Iowa State to lead $3.5 million NSF grant award for TEACH MATH project

AMES, Iowa - The National Science Foundation has awarded a five-year, $3.5 million grant to the TEACH MATH project, a six-university project designed to improve preK-8 mathematics teaching and student learning in the nation's increasingly diverse public schools. Iowa State University is leading a research collaboration of six participating schools, which also includes the University of Arizona, University of Delaware, Queens College-The City University of New York, University of Washington-Tacoma, and Washington State University-Tri-Cities.

The universities were chosen because they represent a diverse range of teaching contexts according to Corey Drake, an ISU associate professor in curriculum and instruction and the grant's principal investigator.

"We're using the grant funding to improve the design and instruction of our math methods classes for prospective teachers, and then we'll follow those teachers into the first two years of teaching to see how they've applied what they've learned," said Drake, who is also ISU's director of undergraduate education in curriculum and instruction.

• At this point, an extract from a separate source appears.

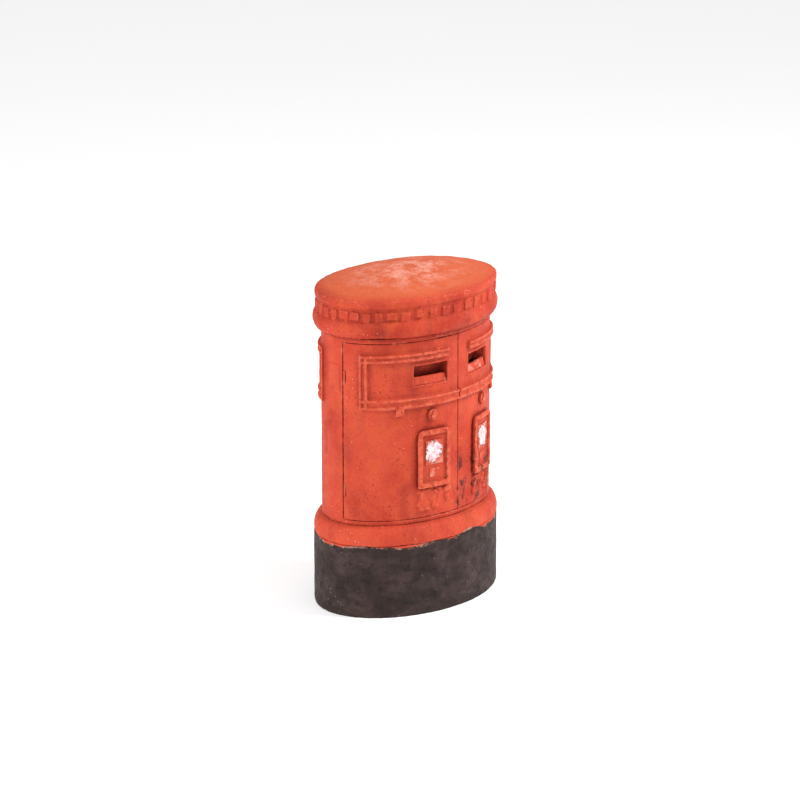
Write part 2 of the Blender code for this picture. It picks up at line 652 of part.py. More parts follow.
    case = mirrored_block(f"{word}_lock_case", side, LOCK_X, LOCK_Y, LOCK_Z)
    bolt_z = (BOSS_Z - BOLT_HALF, BOSS_Z + BOLT_HALF)
    bolt_y = (LOCK_Y[0] + 0.0005, LOCK_Y[0] + 0.0145)
    channel = mirrored_block(
        f"{word}_bolt_channel",
        side,
        (LOCK_X[0] - 0.010, BOLT_X[1] + 0.008),
        (bolt_y[0] - 0.010, bolt_y[1] + BOLT_CLEAR),
        (bolt_z[0] - BOLT_CLEAR, bolt_z[1] + BOLT_CLEAR),
    )
    combine(case, channel, "DIFFERENCE")
    as_piece(case, BRASS, 1.0, 0.4)
    as_piece(mirrored_block(f"{word}_lock_bolt", side, BOLT_X, bolt_y, bolt_z), STEEL, 1.0, 0.3)

    guard_z = (FLOOR_Z[1] + 0.004, GUARD_TOP)
    guard = mirrored_block(f"{word}_letter_guard", side, GUARD_X, GUARD_Y, guard_z)
    bars = 6
    clear = (GUARD_X[1] - GUARD_X[0] - 0.040) / bars
    for k in range(bars):
        x_low = GUARD_X[0] + 0.020 + k * clear + 0.004
        for row, (z_low, z_high) in enumerate(((0.470, 0.730), (0.750, 1.005))):
            window_x = (x_low, x_low + clear - 0.008)
            window = mirrored_block(
                f"{word}_guard_window_{k}_{row}", side, window_x, (-0.22, -0.18), (z_low, z_high)
            )
            combine(guard, window, "DIFFERENCE")
    as_piece(guard, GALVANISED, 0.8, 0.45)
    rails = {
        "inner": (DIVIDER_HALF + GAP, GUARD_X[0] + 0.012),
        "outer": (GUARD_X[1] - 0.012, GUARD_X[1] + 0.012),
    }
    for rail_word, rail_x in rails.items():
        rail = mirrored_block(
            f"{word}_{rail_word}_guard_rail", side, rail_x, (-0.212, -0.188), (FLOOR_Z[1] + GAP, 1.060)
        )
        groove = mirrored_block(
            f"{word}_{rail_word}_groove",
            side,
            (GUARD_X[0] - 0.001, GUARD_X[1] + 0.001),
            (GUARD_Y[0] - 0.0008, GUARD_Y[1] + 0.0008),
            (FLOOR_Z[1] + 0.0035, 1.10),
        )
        combine(rail, groove, "DIFFERENCE")
        as_piece(rail, GALVANISED, 0.6, 0.5)
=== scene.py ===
"""Looks for the oval pillar mailbox: cast, hand-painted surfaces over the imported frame."""

import json
import math
import random

import bmesh
import bpy
from mathutils import Matrix, Vector


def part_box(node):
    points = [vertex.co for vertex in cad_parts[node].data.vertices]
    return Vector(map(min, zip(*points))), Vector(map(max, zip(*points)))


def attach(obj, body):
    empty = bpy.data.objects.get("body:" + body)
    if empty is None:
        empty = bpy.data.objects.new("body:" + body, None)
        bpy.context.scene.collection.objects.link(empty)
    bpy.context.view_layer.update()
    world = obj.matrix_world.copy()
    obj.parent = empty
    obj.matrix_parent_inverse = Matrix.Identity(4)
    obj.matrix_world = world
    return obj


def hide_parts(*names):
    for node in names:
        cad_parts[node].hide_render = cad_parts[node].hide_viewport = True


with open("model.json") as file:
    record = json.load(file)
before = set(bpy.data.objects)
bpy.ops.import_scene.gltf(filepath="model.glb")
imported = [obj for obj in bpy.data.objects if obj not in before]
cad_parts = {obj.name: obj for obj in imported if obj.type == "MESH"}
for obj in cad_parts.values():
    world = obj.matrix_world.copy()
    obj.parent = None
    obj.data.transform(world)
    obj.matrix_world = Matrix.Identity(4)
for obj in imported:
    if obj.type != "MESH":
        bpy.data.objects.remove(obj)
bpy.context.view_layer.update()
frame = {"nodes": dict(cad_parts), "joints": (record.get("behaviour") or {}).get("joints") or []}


# ------------------------------------------------------------ sizes read from the frame
def joint_named(name):
    """One joint of the record."""
    return next(j for j in frame["joints"] if j["name"] == name)


WALL = 0.014
GAP = 0.0004
BODY_LOW, BODY_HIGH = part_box("body_casting")
DOOR_LOW, DOOR_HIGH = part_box("left_door")
PLINTH_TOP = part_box("base_plinth")[1].z
MOULDING_TOP = BODY_LOW.z - GAP
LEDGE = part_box("compartment_floor")[0].z - GAP
BODY_TOP = BODY_HIGH.z
DOOR_BOTTOM = DOOR_LOW.z
DOOR_TOP = DOOR_HIGH.z
CAP_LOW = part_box("dome_cap")[0].z
CAP_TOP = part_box("dome_cap")[1].z
BASE_OUT = 0.039
BODY_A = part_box("base_plinth")[1].x - BASE_OUT
BODY_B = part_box("base_plinth")[1].y - BASE_OUT
BELT = (1.000, 1.048)
TOP_BAR = (1.222, 1.260)
SLOT_Z = (1.102, 1.196)
SLOT_ANGLES = (9.0, 32.4)
BAR_ANGLES = (8.6, 64.0, 70.0)
REAR_ANGLE = 110.0
HINGE_ANGLE = 84.0
JAMB_ANGLE = 85.6
LIP_ANGLE = 81.0
PAD_ANGLES = (88.0, 101.0)
HINGE_LEVELS = (0.600, 1.150)
BOSS_ANGLE = {"left": 20.0, "right": 25.0}
BOSS_Z = 0.955
NOTICE_ANGLES = {"left": (7.9, 30.0), "right": (13.5, 36.0)}
NOTICE_Z = (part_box("left_notice_frame")[0].z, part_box("left_notice_frame")[1].z)
RIM_OUT = 0.025
DENTILS = 42


# ------------------------------------------------------------ shapes round the oval
def oval_point(angle, offset, z):
    """A point at an angle of the oval in degrees, an offset out of the body's face and a height."""
    t = math.radians(angle)
    return Vector(((BODY_A + offset) * math.sin(t), -(BODY_B + offset) * math.cos(t), z))


def oval_frame(angle, offset, z):
    """A matrix at a point of the oval: X along the face, Y up and Z out of the face."""
    t = math.radians(angle)
    outward = Vector((BODY_B * math.sin(t), -BODY_A * math.cos(t), 0.0)).normalized()
    along = Vector((BODY_A * math.cos(t), BODY_B * math.sin(t), 0.0)).normalized()
    rotation = Matrix((along, Vector((0.0, 0.0, 1.0)), outward)).transposed().to_4x4()
    return Matrix.Translation(oval_point(angle, offset, z)) @ rotation


def sweep(bm, profile, start, end, step=1.5, closed=False):
    """Carries a closed (offset, z) outline round the oval into bm."""
    steps = max(1, math.ceil(abs(end - start) / step))
    rings = []
    for index in range(steps if closed else steps + 1):
        angle = start + (end - start) * index / steps
        rings.append([bm.verts.new(oval_point(angle, offset, z)) for offset, z in profile])
    if closed:
        rings.append(rings[0])
    count = len(profile)
    faces = []
    for near, far in zip(rings, rings[1:]):
        for k in range(count):
            faces.append(bm.faces.new((near[k], near[(k + 1) % count], far[(k + 1) % count], far[k])))
    if not closed:
        faces.append(bm.faces.new(rings[0]))
        faces.append(bm.faces.new(list(reversed(rings[-1]))))
    bmesh.ops.recalc_face_normals(bm, faces=faces)


def band(low_offset, high_offset, low, high):
    """A plain rectangular outline."""
    return [(low_offset, low), (high_offset, low), (high_offset, high), (low_offset, high)]


def moulded(low, high, proud=0.0180, groove=0.0095, bead=0.014):
    """The outline of a raised bar: a round bead along each edge and a groove between."""
    outline = [(-0.005, low)]
    for centre in (low + bead / 2.0, high - bead / 2.0):
        for k in range(5):
            turn = math.pi * (k / 4.0)
            offset = groove + (proud - groove) * math.sin(turn)
            outline.append((offset, centre - bead / 2.0 * math.cos(turn)))
    outline.append((-0.005, high))
    return outline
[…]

"The funding pays for the technology and coordination across the six universities and for tracking these students as they go into teaching," she continued. "And we'll be able to provide them stipends to continue with us and participate in the research once they graduate from Iowa State."

According to the grant proposal, the TEACH MATH project will accomplish the following goals at the six universities:

  • The repeated refinement of instructional modules for preK-8 mathematics methods courses that explicitly develop teacher competencies related to mathematics, children's mathematical thinking and community/cultural funds of knowledge
  • The development of a model of structured support and mentoring for new teachers in their initial years of full-time teaching
  • The creation of online networks to facilitate ongoing teacher and teacher educator collaboration

"We're really focused on how to better prepare prospective teachers to teach diverse groups of students, particularly knowing that in Iowa and across the country, classrooms are becoming increasingly diverse," Drake said. "We're trying to develop teaching methods that embrace that diversity in order to improve preK-8 mathematics teaching -- treating diversity not as a deficit, but a strength in the classroom."

Drake says TEACH MATH project leaders used a small grant from NSF to gather preliminary data from the methods classes of the six institutions over the previous two years.

The new grant will also be used to facilitate conference presentations, distribution of instructional modules via websites and publications, the development of an online teacher and teacher educator learning community for sharing resources and experiences related to the modules, and a national dissemination conference.